How will you come full circle this Lenten season? What life-limiting habits will you give up? (beyond chocolate) What life-giving practices will you turn to? This season of the church year issues a special invitation to us to consider where we turn when we are confronted with time to reflect on our set-apart-ness. Perhaps we turn inwards, seeking wisdom from our lives and experiences. Perhaps we turn to our bodies, searching for information about the world that only our sensory, tactile selves can give us. Maybe it is to community that we turn this Lent, as we seek to journey with each other as we accompany Jesus to the cross, through death, to resurrection. And maybe, we may choose to turn to God, shoring up our relationship with the Divine Love, dedicating ourselves to listening more deeply and to loving more fully.

“To everything (turn, turn, turn) there is a season (turn, turn, turn).” In a way, the words sung by the Byrds again echoing Ecclesiastes as well as finding their place in the puzzle as Jesus turns thrice over, offer assurance. They assure us that no matter what is going on in our lives, people have been here before and will be here again. They assure us of our place in the beloved community of believers, situating us in love and mutual support. They assure us of our grounding in that which is Holy accompanying us throughout all of our twists and all of our turns.

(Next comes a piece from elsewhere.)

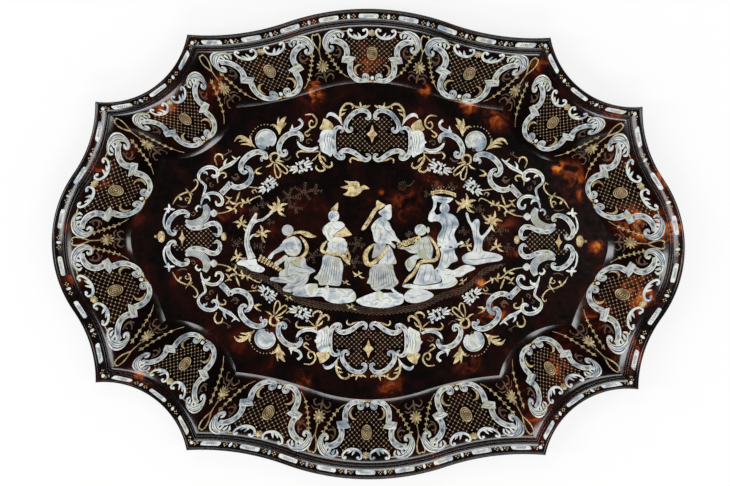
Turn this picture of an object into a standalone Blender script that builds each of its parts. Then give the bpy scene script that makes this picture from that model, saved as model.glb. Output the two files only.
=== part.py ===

At the beginning of this season that causes us to think again, calls us to turn around, causes us to re-turn to ourselves and to our God, we remember the song that comes full circle. This circle of ashes is not quite about beginning and endings, is not quiet about the fullness of life experiences that one collects over their span of years. It is all of these things that turn, turn, turn together during the circle of life. We turn, turn, turn as we respond to our life situations by reorienting ourselves. We experience love, and are different. We experience loss, and are different. We experience God, and are different. We are in constant orientation and reorientation as we re-think and re-turn over and over again.

To every thing—there is a season. Turn, turn, turn. Amen.